Singer/songwriter John Tedesco packs a lot into the story of ‘Mary Ann’, the first female bushranger and lover of the notorious Captain Thunderbolt, sung here by native Australian NOVAC BULL. Mary Ann Bugg was the daughter of a white convict and an Aborigine woman and survived many adventures, including three arrests before dying at the age of 68. As Johnny says it’s high time her story was told – told here in a piano led Americana (Australiana?) style. Very nice.
https://www.facebook.com/novac.kittymeows/

‘Busy Doing Nothing’ isn’t, fortunately, that gimmicky song from the 60s but the new single by Liverpool singer/songwriter EUAN BLACKMAN. It’s a dark moody song about a woman he needs so badly but “you fuck me up in the morning/you kill all my friends because you don’t want to see them again”. It’s very well done but the poor guy has problems.
https://www.facebook.com/euanblackmanmusic/

Nice chunky acoustic guitar introduces ‘Strange Weather’, the new single from LUKE SITAL-SINGH in advance of the upcoming EP of the same title. It has a clever tune and interesting lyrics and a lot going on in the arrangement.
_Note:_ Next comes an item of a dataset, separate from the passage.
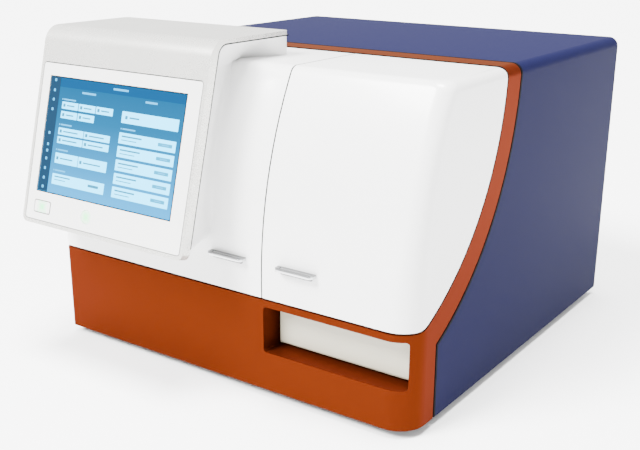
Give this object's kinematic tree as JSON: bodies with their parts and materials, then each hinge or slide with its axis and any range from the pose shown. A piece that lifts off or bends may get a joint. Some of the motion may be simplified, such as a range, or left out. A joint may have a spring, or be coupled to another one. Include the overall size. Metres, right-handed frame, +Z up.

It would be nice to think that this would be Luke’s breakthrough.
https://www.lukesitalsingh.com/

Irish musician and producer DAVID KITT releases a double A-side single, ‘Till The End’ and ‘Balances’. Both are unconventional featuring lots of percussion, drones, pulsing bass and some distorted guitar. Don’t be put off, though. The slow burning ‘Till The End’ develops into a beautiful song while ‘Balances’ provides a lively contrast. His new album, Idiot Check, is released next month.
http://www.davidkitt.com/

As a taster for her upcoming album, Onliness, JOSIENNE CLARK releases ‘The Birds’. It’s a beautiful and beautifully arranged song about the onset of winter – and a sense of melancholy that goes further than that.